* [Data section]
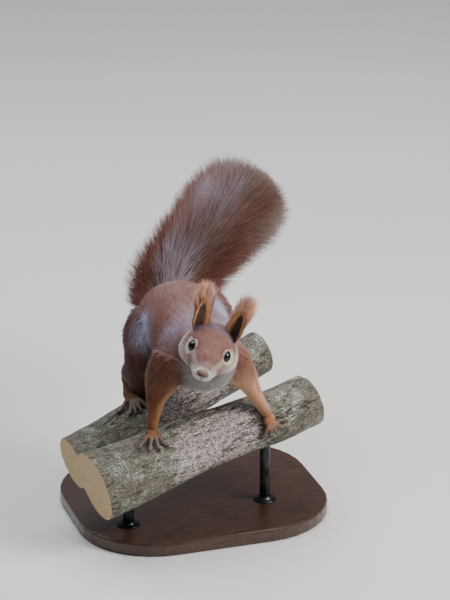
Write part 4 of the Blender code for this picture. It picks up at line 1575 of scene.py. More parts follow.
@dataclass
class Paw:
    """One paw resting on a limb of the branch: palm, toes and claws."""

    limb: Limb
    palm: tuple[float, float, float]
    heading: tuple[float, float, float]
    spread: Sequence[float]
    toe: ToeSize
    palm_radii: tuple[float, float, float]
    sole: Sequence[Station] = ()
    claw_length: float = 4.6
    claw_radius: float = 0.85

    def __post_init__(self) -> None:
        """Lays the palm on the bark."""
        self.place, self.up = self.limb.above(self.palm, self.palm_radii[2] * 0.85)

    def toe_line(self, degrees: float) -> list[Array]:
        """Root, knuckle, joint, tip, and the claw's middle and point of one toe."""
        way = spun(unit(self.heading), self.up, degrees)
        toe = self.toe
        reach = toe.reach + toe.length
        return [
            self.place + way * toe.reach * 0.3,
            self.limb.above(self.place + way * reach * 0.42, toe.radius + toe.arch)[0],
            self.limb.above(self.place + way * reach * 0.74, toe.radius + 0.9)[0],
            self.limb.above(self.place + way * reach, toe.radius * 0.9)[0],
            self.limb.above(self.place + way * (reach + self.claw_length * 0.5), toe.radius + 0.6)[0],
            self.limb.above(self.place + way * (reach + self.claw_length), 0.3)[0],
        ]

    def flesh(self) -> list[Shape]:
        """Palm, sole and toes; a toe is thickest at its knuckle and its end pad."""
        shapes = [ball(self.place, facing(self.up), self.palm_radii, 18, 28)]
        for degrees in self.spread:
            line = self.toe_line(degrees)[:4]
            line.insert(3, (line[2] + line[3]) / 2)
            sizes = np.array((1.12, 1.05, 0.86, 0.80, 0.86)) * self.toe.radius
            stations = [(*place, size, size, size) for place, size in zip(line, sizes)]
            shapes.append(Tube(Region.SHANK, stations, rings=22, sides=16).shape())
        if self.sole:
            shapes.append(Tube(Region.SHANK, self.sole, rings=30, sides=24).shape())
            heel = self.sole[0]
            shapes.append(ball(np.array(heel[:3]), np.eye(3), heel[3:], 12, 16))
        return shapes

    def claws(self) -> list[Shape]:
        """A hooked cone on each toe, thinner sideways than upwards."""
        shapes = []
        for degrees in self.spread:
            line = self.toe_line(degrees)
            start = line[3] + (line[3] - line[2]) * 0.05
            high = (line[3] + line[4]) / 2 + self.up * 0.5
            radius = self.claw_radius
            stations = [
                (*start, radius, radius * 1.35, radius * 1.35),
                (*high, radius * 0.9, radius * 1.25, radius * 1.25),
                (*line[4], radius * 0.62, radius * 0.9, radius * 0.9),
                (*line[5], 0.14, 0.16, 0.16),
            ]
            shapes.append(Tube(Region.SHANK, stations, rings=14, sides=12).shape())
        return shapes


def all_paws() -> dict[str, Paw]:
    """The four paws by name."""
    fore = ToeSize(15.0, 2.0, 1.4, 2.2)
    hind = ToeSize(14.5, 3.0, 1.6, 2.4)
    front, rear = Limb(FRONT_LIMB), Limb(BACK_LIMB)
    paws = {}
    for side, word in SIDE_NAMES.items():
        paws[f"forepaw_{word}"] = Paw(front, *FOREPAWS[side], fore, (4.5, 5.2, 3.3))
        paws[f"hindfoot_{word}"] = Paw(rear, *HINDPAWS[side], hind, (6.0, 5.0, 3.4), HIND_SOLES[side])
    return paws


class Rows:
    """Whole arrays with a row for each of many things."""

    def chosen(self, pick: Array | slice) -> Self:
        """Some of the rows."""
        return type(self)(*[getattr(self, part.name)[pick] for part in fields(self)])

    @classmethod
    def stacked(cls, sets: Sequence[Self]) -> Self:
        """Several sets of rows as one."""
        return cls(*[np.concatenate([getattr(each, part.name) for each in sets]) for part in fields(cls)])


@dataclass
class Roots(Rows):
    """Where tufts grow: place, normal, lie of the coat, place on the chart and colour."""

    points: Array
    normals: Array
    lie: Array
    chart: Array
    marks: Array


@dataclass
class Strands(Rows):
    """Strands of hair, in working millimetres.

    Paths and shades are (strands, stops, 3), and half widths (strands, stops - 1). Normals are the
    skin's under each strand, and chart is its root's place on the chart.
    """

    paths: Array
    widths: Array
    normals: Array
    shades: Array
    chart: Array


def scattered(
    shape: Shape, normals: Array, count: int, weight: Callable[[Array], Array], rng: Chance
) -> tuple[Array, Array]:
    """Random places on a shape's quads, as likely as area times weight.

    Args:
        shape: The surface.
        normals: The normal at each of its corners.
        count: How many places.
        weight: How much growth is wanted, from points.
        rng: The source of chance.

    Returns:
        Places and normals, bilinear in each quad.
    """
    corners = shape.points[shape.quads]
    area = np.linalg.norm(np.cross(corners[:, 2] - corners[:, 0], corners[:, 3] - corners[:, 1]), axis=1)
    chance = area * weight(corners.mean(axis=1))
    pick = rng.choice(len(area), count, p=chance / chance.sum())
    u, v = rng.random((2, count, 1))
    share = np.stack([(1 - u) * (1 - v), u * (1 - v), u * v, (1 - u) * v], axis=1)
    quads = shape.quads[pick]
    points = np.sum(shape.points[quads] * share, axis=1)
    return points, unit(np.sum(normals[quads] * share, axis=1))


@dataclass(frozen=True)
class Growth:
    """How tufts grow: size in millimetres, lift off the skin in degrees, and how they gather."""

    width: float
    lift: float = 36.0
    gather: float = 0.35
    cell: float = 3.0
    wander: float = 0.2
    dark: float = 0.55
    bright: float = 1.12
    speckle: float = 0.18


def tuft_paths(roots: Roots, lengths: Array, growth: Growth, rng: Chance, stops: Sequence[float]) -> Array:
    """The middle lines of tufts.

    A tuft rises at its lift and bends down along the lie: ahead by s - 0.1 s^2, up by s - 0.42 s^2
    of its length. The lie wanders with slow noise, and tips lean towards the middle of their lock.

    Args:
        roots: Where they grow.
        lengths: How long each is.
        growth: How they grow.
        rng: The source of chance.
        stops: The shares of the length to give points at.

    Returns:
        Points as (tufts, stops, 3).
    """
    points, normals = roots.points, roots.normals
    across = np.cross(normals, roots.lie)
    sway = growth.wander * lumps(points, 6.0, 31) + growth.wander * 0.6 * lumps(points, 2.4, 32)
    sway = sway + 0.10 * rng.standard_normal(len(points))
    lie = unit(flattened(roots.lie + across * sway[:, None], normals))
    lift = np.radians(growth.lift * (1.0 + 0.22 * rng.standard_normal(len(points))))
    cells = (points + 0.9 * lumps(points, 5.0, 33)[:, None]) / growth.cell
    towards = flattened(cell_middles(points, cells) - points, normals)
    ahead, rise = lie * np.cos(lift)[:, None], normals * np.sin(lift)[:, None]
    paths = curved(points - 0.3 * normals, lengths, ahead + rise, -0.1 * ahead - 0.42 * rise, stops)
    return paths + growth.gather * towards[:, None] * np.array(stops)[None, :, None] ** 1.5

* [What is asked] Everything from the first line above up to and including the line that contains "paw resting on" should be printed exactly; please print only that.

* [Full output]
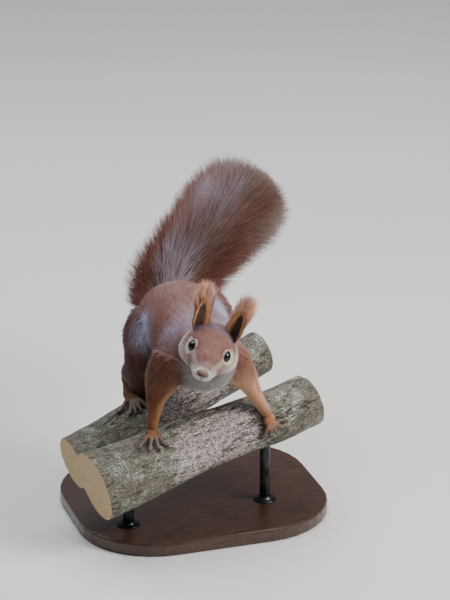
Write part 4 of the Blender code for this picture. It picks up at line 1575 of scene.py. More parts follow.
@dataclass
class Paw:
    """One paw resting on a limb of the branch: palm, toes and claws."""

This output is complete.